France in particular ranks first among European nations for jihadist violence, but Western Europe generally sees a great deal more terrorism than does Central Europe. Of the seventeen jihadist attacks across Europe in 2015, fifteen of them occurred in France, where 377 people were arrested for jihadist-inspired terrorism. Germany was among six other West European countries that had between twenty and seventy-five jihadist-related arrests.

The V4 countries, on the other hand, had five arrests among them and zero attacks.

More recently, France ranked first and Germany second for completed, failed, or foiled jihadist attacks (seven) in 2019, and Western Europe accounted for seventeen of eighteen jihadist incidents that year. France also ranked first for jihadist arrests, with 202 in 2019, and Germany came in third, with thirty-two arrests (Spain was second with fifty-six suspects). West European countries accounted for 411 of Europe’s 436 arrests of jihadist-terror suspects in 2019. That year, the V4 countries arrested a mere three suspects.

Of course, France and Germany have much larger populations than the V4 countries, but the annual ratio of terror arrests during the period 2017–19 ranged from 1:179,357 people to 1:331,188 in France, while the highest annual ratios in any V4 country ranged from 1:2.6 million people in Czechia to 1:9.6 million in Poland.

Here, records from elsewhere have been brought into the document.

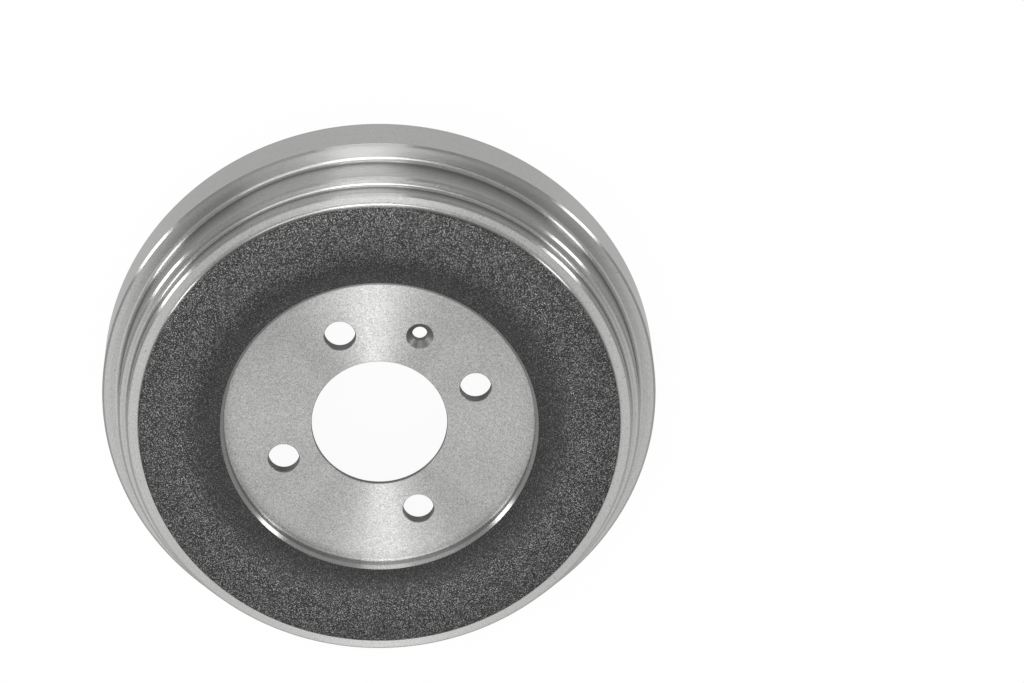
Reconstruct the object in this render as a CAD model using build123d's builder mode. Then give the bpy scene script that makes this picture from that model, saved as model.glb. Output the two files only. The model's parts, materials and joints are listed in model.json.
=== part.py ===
"""Rear brake drum: one iron casting, turned outside, faced on its wheel seat and bored for the shoes.

Sizes are in millimetres and angles in degrees. The origin is the centre of the stud circle, on the wheel
face. +Z runs along the drum's axis, out towards the road wheel, so what lies below the wheel face has a
negative height. The drum stands on its open rim. Half of its section is drawn once and revolved about Z,
and then the hub plate is drilled.
"""

from build123d import *

import os

# --- bored inside ---
friction_radius = 115.0      # the track that the shoes rub on
drum_depth = 52.0            # wheel face to open rim
track_length = 44.0          # open rim to the end of the bored track
track_step = 2.2             # the raw wall stands this far inside the bored track
mouth_chamfer = 2.0          # leads the shoes in

# --- hub plate ---
plate_thickness = 6.2        # wheel face to hub seat
wheel_face_radius = 75.2     # the wheel face is sunk into the raw web up to here
hub_seat_radius = 71.0       # faced pad that sits on the hub's flange
hub_seat_rise = 1.0          # the pad stands this proud of the raw underside
pilot_radius = 32.7          # centres the drum on the hub
pilot_land = 2.2             # length of the pilot bore's straight wall
pilot_flare = 2.4            # the bore opens by this much towards the hub
pilot_edge_chamfer = 0.25

# --- raw cast web around the wheel face ---
lip_height = 5.8             # the web's inner edge, over the wheel face
lip_chamfer = 1.5
valley_offset = 3.3          # from the lip out to the shallow valley behind it
valley_drop = 0.2            # from the lip down to the valley
crest_inset = 16.3           # from the shoulder in to the web's highest circle
crest_rise = 2.8             # from the lip up to the crest
web_thickness = 8.0          # under the crest
inner_taper = 5.5            # the raw wall leans in by this much, from the track up to the web
inner_corner_radius = 7.0    # raw corner between that wall and the web

# --- turned steps, each a wall of its own thickness outside the friction track ---
shoulder_wall = 0.8
shoulder_rise = 1.0          # from the lip up to the shoulder's edge
shoulder_chamfer = 0.7
small_step_wall = 6.95
small_step_height = 2.3      # over the wheel face
middle_step_wall = 11.5
middle_step_length = 20.5    # from the flange's top face up to the middle step's
flange_wall = 19.8
flange_length = 24.6         # from the open rim up to the flange's top face
step_chamfer_width = 1.4
step_chamfer_drop = 0.6

# --- groove in the open rim, where the backing plate's edge runs ---
groove_wall = 7.6            # between the friction track and the groove
groove_width = 6.0
groove_depth = 6.0
rim_chamfer = 0.8

# --- holes ---
stud_circle_radius = 50.0
stud_count = 4
stud_hole_radius = 7.5
stud_hole_chamfer = 0.3
first_stud_angle = 18.3      # from +X
screw_hole_radius = 3.65     # for the screw that holds the drum on its hub
screw_sink_radius = 6.57
screw_sink_angle = 90.0

# --- worked out: heights, then radii ---
rim_height = -drum_depth
track_end_height = rim_height + track_length
hub_seat_height = -plate_thickness
underside_height = hub_seat_height + hub_seat_rise
valley_height = lip_height - valley_drop
crest_height = lip_height + crest_rise
under_crest_height = crest_height - web_thickness
shoulder_height = lip_height + shoulder_rise
flange_height = rim_height + flange_length
middle_step_height = flange_height + middle_step_length
groove_height = rim_height + groove_depth

lip_radius = wheel_face_radius + lip_chamfer
valley_radius = lip_radius + valley_offset
shoulder_radius = friction_radius + shoulder_wall
crest_radius = shoulder_radius - crest_inset
small_step_radius = friction_radius + small_step_wall
middle_step_radius = friction_radius + middle_step_wall
flange_radius = friction_radius + flange_wall
inner_wall_radius = friction_radius - track_step
inner_corner_reach = inner_wall_radius - inner_taper
underside_radius = hub_seat_radius + hub_seat_rise
groove_inner_radius = friction_radius + groove_wall
groove_outer_radius = groove_inner_radius + groove_width
screw_angle = first_stud_angle + 180 / stud_count

# The raw underside is a cone from the hub seat's edge, through the point below the crest, to the corner.
underside_slope = (under_crest_height - underside_height) / (crest_radius - underside_radius)
inner_corner_height = underside_height + underside_slope * (inner_corner_reach - underside_radius)

# --- section points that more than one line or corner uses: (radius, height) ---
pilot_land_end = (pilot_radius, -pilot_land)
pilot_mouth = (pilot_radius, 0)
lip = (lip_radius, lip_height)
shoulder_edge = (shoulder_radius - shoulder_chamfer, shoulder_height)
flange_rim = (flange_radius, rim_height)
track_mouth = (friction_radius, rim_height)
inner_corner = (inner_corner_reach, inner_corner_height)


def step_edge(radius, height):
    """The chamfered outer edge of a turned step: a point on its top face, then one on its wall."""
    return (radius - step_chamfer_width, height), (radius, height - step_chamfer_drop)


def corner_at(sketch, point):
    """The sketch's corner at the given point."""
    return sketch.vertices().sort_by_distance(point)[0]


with BuildPart() as brake_drum:
    with BuildSketch(Plane.XZ) as section:
        with BuildLine():
            # Wheel face, then up the wall of its recess and over the lip.
            Polyline(
                pilot_land_end,
                pilot_mouth,
                (wheel_face_radius, 0),
                (wheel_face_radius, lip_height - lip_chamfer),
                lip,
            )
            # Raw cast web, level in its valley and on its crest.
            Spline(
                lip,
                (valley_radius, valley_height),
                (crest_radius, crest_height),
                shoulder_edge,
                tangents=[(1, -0.1), (1, 0), (1, 0), (1, -0.25)],
            )
            # Turned outside, in steps down to the open rim.
            Polyline(
                shoulder_edge,
                (shoulder_radius, shoulder_height - shoulder_chamfer),
                (shoulder_radius, small_step_height),
                *step_edge(small_step_radius, small_step_height),
                (small_step_radius, middle_step_height),
                *step_edge(middle_step_radius, middle_step_height),
                (middle_step_radius, flange_height),
                *step_edge(flange_radius, flange_height),
                flange_rim,
            )
            # Across the open rim and round its groove.
            Polyline(
                flange_rim,
                (groove_outer_radius, rim_height),
                (groove_outer_radius, groove_height),
                (groove_inner_radius, groove_height),
                (groove_inner_radius, rim_height),
                track_mouth,
            )
            # Up the bored track, then the raw wall and underside, and back across the hub seat.
            Polyline(
                track_mouth,
                (friction_radius, track_end_height),
                (inner_wall_radius, track_end_height),
                inner_corner,
                (underside_radius, underside_height),
                (hub_seat_radius, hub_seat_height),
                (pilot_radius + pilot_flare, hub_seat_height),
                pilot_land_end,
            )
        make_face()
        fillet(corner_at(section, inner_corner), inner_corner_radius)
        chamfer(corner_at(section, flange_rim), rim_chamfer)
        chamfer(corner_at(section, track_mouth), mouth_chamfer)
        chamfer(corner_at(section, pilot_mouth), pilot_edge_chamfer)
    revolve(axis=Axis.Z)

    # Stud holes, with both of their edges broken.
    with PolarLocations(stud_circle_radius, stud_count, start_angle=first_stud_angle):
        Hole(stud_hole_radius)
    stud_hole_walls = brake_drum.faces(Select.LAST).filter_by(GeomType.CYLINDER)
    chamfer(stud_hole_walls.edges().filter_by(GeomType.CIRCLE), stud_hole_chamfer)

    # Countersunk hole for the retaining screw, midway between two stud holes.
    with PolarLocations(stud_circle_radius, 1, start_angle=screw_angle):
        CounterSinkHole(screw_hole_radius, screw_sink_radius, counter_sink_angle=screw_sink_angle)

brake_drum.part.label = "brake_drum"
os.makedirs("parts", exist_ok=True)
export_step(brake_drum.part, "parts/brake_drum.step")
print("brake_drum", round(brake_drum.part.volume / 1000, 1), "cm3", brake_drum.part.bounding_box())
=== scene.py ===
# %% [markdown]
# # A brake drum, turned and bored from one iron casting
#
# A brake drum is a heavy iron pan that turns with the wheel. It is cast in sand, and then a lathe
# faces the seat for the wheel, turns the outside in steps and bores the inside for the shoes. What
# the lathe never touches stays dark and rough. So the whole look comes from two things: one clean
# section, spun round an axis, and the contrast between cut metal and raw metal.
#
# The sizes come first. The packed model gives the outer ones, and its record gives the holes.

import json
import math

import bmesh
import bpy
import numpy as np
from mathutils import Matrix, Vector


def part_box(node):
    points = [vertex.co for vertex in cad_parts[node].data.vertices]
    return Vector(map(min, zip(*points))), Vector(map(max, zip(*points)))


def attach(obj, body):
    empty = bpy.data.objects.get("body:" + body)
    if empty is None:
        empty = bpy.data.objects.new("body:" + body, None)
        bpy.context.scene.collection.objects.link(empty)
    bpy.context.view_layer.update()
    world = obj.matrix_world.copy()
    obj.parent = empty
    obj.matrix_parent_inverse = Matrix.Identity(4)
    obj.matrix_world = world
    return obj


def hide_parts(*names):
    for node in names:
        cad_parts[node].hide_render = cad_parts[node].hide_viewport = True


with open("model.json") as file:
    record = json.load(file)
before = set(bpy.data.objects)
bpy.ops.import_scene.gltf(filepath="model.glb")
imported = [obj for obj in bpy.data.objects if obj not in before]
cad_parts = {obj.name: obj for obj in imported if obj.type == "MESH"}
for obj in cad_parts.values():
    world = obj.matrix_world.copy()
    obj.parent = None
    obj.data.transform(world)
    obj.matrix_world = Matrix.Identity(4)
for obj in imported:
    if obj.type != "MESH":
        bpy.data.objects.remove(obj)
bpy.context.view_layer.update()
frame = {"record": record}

MM = 0.001
DRUM = "brake_drum"
low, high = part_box(DRUM)
mounts = {mount["name"]: mount for mount in frame["record"]["mounts"]}


def mount_size(name, dimension):
    """A size of one of the record's mounts, in metres."""
    return mounts[name]["dims"][dimension] * MM


# The raw web's crest lies just under the model's top, which leaves its swells a little room.
swell_room = 0.02 * MM
crest_height = high.z - swell_room
flange_radius = high.x
rim_height = low.z
stud_circle_radius = mount_size("wheel_studs", "pcd_mm") / 2
stud_count = mounts["wheel_studs"]["dims"]["count"]
stud_hole_radius = mount_size("wheel_studs", "hole_r_mm")
pilot_radius = mount_size("pilot_bore", "r_mm")
screw_hole_radius = mount_size("screw_hole", "r_mm")
friction_radius = mount_size("friction_track", "r_mm")
hub_seat_height = mounts["hub_seat"]["pos_m"][2]
screw_x, screw_y, _ = mounts["screw_hole"]["pos_m"]
screw_angle = math.atan2(screw_y, screw_x)
first_stud_angle = screw_angle - math.pi / stud_count
print(f"flange {2 * flange_radius / MM:.1f} mm across, {(high.z - low.z) / MM:.1f} mm high")

# %% [markdown]
# ## The section
#
# Everything but the holes is round about the axis, so one half of the drum's section holds its whole
# shape. A lathe never leaves a perfect corner: an outside edge is chamfered or broken, and an inside
# corner keeps the radius of the tool's nose. So the section is a list of corners, and each corner
# says how round it is. Metal shows such a radius as a thin line of light, which is why it is worth
# having in the mesh.
#
# Heights are counted from the wheel face, and radii from the axis. The outside comes first: the lip
# of the wheel face, the valley and the crest of the raw web, the shoulder, two steps and the flange.

# %% Name the finishes, and the sizes of the outside
FACED, TURNED, CAST, BORED, DRILLED = range(5)

wheel_face_radius = 75.2 * MM
lip_radius = wheel_face_radius + 1.5 * MM
lip_height = 5.8 * MM
lip_chamfer = 1.5 * MM
valley_radius = 80.5 * MM
valley_height = 5.6 * MM
crest_radius = 101.5 * MM
shoulder_radius = friction_radius + 1.0 * MM
shoulder_height = 6.8 * MM
small_step_radius = friction_radius + 6.95 * MM
small_step_height = 3.9 * MM
middle_step_radius = friction_radius + 11.3 * MM
flange_height = rim_height + 25.9 * MM
middle_step_height = flange_height + 20.1 * MM
print(f"steps at {small_step_radius / MM:.1f} and {middle_step_radius / MM:.1f} mm radius")

# %% Name the sizes of the outside's edges and corners
edge_chamfer = 1.05 * MM
edge_break = 0.12 * MM
rim_chamfer = 0.8 * MM
undercut = 0.3 * MM
tool_nose = 1.6 * MM
flange_nose = 2.3 * MM
lip_nose = 1.3 * MM
groove_nose = 1.0 * MM

# The raw web ends short of the shoulder's wall, a rounded edge joins the two, and the wall leans in.
shoulder_edge = 0.6 * MM
shoulder_drop = 0.5 * MM
shoulder_round = 0.4 * MM
shoulder_lean = 0.45 * MM
shoulder_nose = 1.2 * MM
print(f"edges chamfered by {edge_chamfer / MM:.2f} mm or broken by {edge_break / MM:.2f} mm")

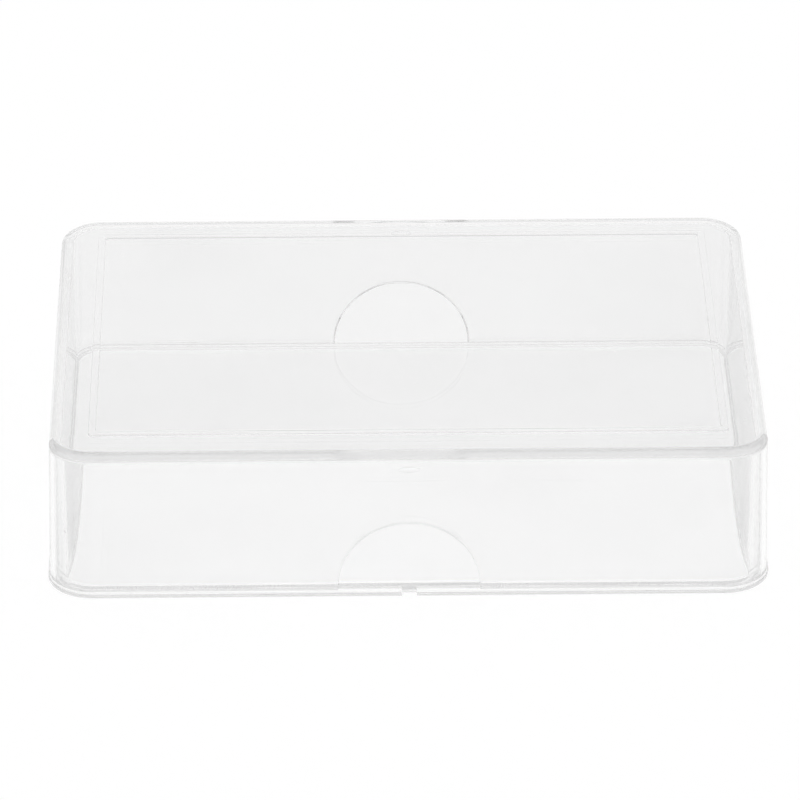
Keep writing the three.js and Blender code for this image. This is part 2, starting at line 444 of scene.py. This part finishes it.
def make_floor():
    mesh = bmesh.new()
    corners = []
    for sign_x, sign_y in ((-1, -1), (1, -1), (1, 1), (-1, 1)):
        corner = (sign_x * FLOOR_HALF, sign_y * FLOOR_HALF, TRAY_LOW.z - FLOOR_BELOW)
        corners.append(mesh.verts.new(corner))
    mesh.faces.new(corners)
    floor = new_object("floor", mesh)
    material = bpy.data.materials.new("floor_white")
    material.use_nodes = True
    shader = material.node_tree.nodes["Principled BSDF"]
    shader.inputs["Base Color"].default_value = (0.2, 0.2, 0.2, 1)
    shader.inputs["Roughness"].default_value = 0.9
    shader.inputs["Specular IOR Level"].default_value = 0.0
    shader.inputs["Emission Color"].default_value = (1, 1, 1, 1)
    shader.inputs["Emission Strength"].default_value = FLOOR_GLOW
    floor.data.materials.append(material)


make_floor()

world = bpy.data.worlds.new("studio")
bpy.context.scene.world = world
world.use_nodes = True
nodes, links = world.node_tree.nodes, world.node_tree.links
background = nodes["Background"]
coordinate = nodes.new("ShaderNodeTexCoord")
split = nodes.new("ShaderNodeSeparateXYZ")
links.new(coordinate.outputs["Generated"], split.inputs[0])
ramp = nodes.new("ShaderNodeMapRange")
ramp.interpolation_type = "SMOOTHSTEP"
ramp.inputs["From Min"].default_value = SKY_RISE
ramp.inputs["From Max"].default_value = 1.0
ramp.inputs["To Min"].default_value = SKY_LOW
ramp.inputs["To Max"].default_value = SKY_HIGH
links.new(split.outputs["Z"], ramp.inputs["Value"])
links.new(ramp.outputs[0], background.inputs["Strength"])
background.inputs["Color"].default_value = (1, 1, 1, 1)

# ---- Camera -----------------------------------------------------------------------------

CAMERA_LENS = 299.4  # millimetres, on the usual 36 mm frame
CAMERA_PLACE = Vector((-12.5, -803.6, 437.5)) * MM
CAMERA_YAW, CAMERA_DOWN, CAMERA_ROLL = -0.0147, 0.4881, -0.0011  # radians
LIGHT_BOUNCES = 200  # light runs along inside the thin clear walls for many reflections

camera = bpy.data.objects.new("camera", bpy.data.cameras.new("camera"))
bpy.context.scene.collection.objects.link(camera)
camera.data.lens = CAMERA_LENS
camera.data.clip_end = 20
place = Matrix.Translation(CAMERA_PLACE)
turn = Matrix.Rotation(CAMERA_YAW, 4, "Z") @ Matrix.Rotation(math.pi / 2 - CAMERA_DOWN, 4, "X")
camera.matrix_world = place @ turn @ Matrix.Rotation(CAMERA_ROLL, 4, "Z")
bpy.context.scene.camera = camera

bpy.context.scene.view_settings.view_transform = "Standard"
bpy.context.scene.cycles.max_bounces = LIGHT_BOUNCES
bpy.context.scene.cycles.transmission_bounces = LIGHT_BOUNCES
bpy.context.scene.cycles.glossy_bounces = LIGHT_BOUNCES
bpy.context.scene.cycles.blur_glossy = 0.0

Terrorism has not been the only consequence of the migrant crisis. About 1,200 women were assaulted by as many as 2,000 men on New Year’s Eve 2015 in Cologne, Hamburg, Duesseldorf, Stuttgart, and other German cities, according to the national police. Holger Münch, president of the German Federal Crime Police Office, said, “There is a connection between the emergence of this phenomenon and the rapid migration of 2015.” In a related development, female genital mutilation is growing dramatically in Germany due to immigration, increasing by 44 percent since 2017, according to German Minister Franziska Giffey, who issued a report in June 2020, citing greater immigration from countries where the practice is common.